Whether coincidental or strategic, the effect is unmistakable: his presence alters political calculations.
The Bigger Question Is About Nigeria, Not One Man
Ultimately, the Peter Obi debate is becoming larger than Peter Obi himself.
It is evolving into a referendum on what kind of democracy Nigerians truly want.
- Do Nigerians genuinely want competence, accountability, prudence, transparency, and issue-based politics?
Or
- Do they merely admire those values rhetorically while continuing to reward old political habits structurally?
Because democracy does not only fail through rigging or authoritarianism. Sometimes it fails when citizens repeatedly recognize dysfunction yet remain psychologically unable to break from it.
That is the deeper national test approaching 2027. Not merely whether Peter Obi can win.
Whether Nigeria itself is ready to mature politically beyond fear, patronage, cynicism, ethnic anxiety, and transactional calculations is critical to determine. But if leadership is truly Nigeria’s greatest problem, then leadership quality must eventually become Nigeria’s greatest electoral priority.
And if a country consistently identifies its better options yet repeatedly talks itself out of choosing them, the crisis may no longer lie only with politicians.
It may also lie with the political psychology of the nation itself. And perhaps that is the most uncomfortable possibility of all: that Nigeria’s greatest obstacle may no longer be the absence of good options, but the collective fear of what choosing differently would truly require.

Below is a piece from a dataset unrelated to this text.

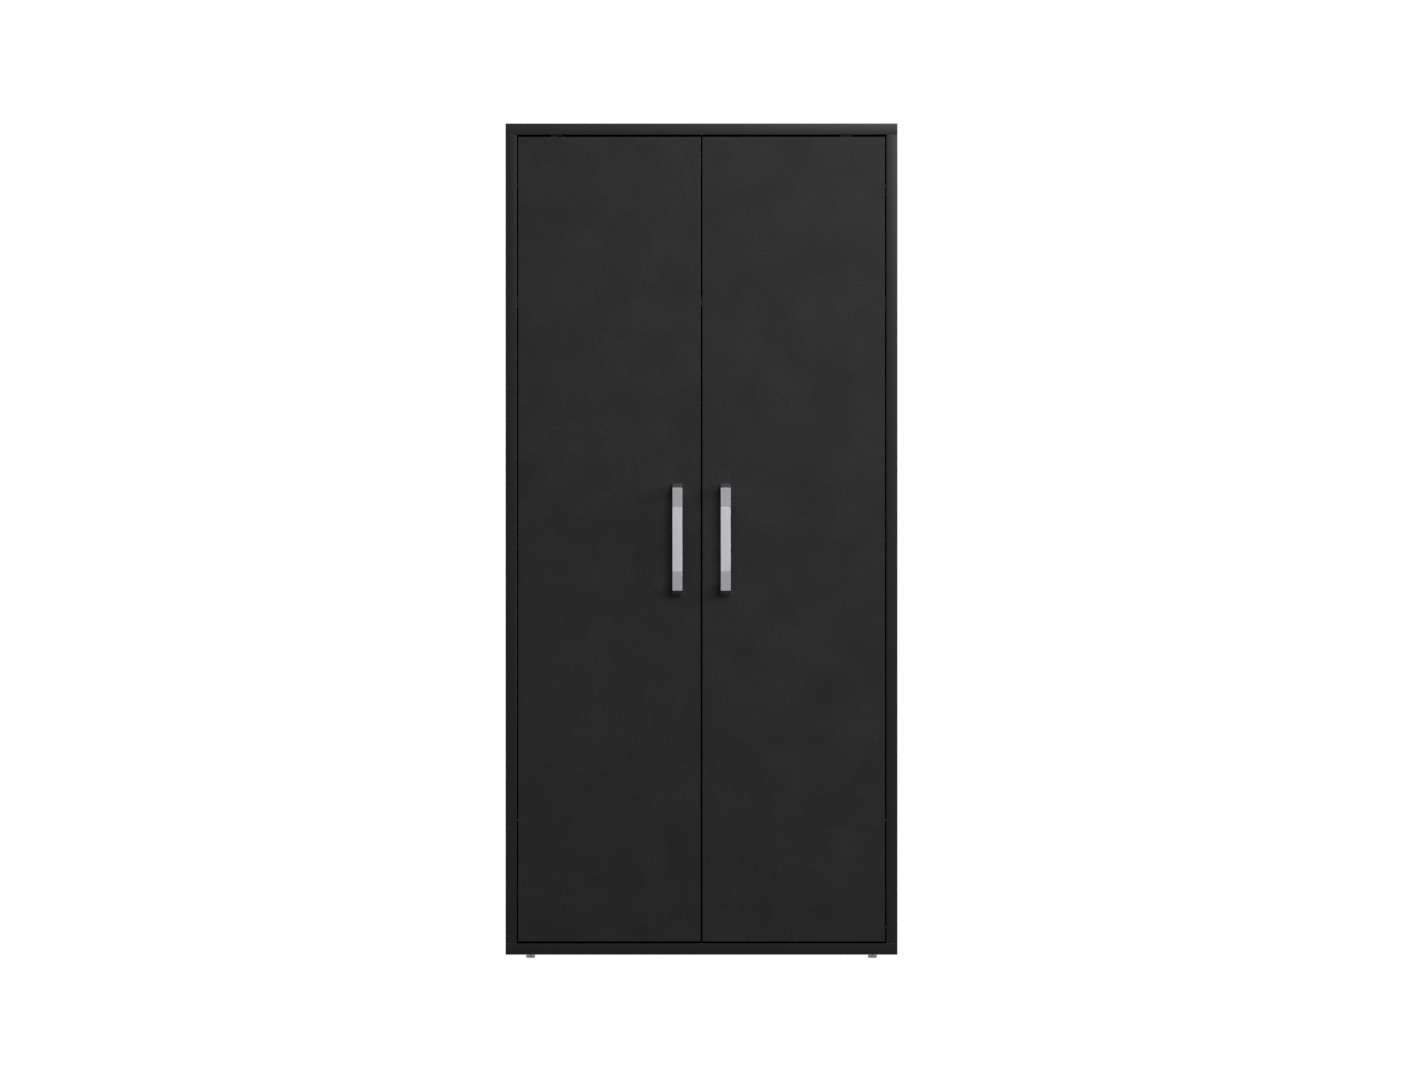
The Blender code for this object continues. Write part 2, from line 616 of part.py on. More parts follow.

Because every nation eventually becomes a reflection of the standards it consistently rewards.
If competence is admired but never empowered, if integrity is praised but politically abandoned, if credible leadership is endlessly sacrificed at the altar of old calculations, then the tragedy is no longer simply about politicians. It becomes about a society negotiating repeatedly against its own rescue.
And history is rarely kind to nations that recognize the door out of decline – yet repeatedly choose not to walk through it.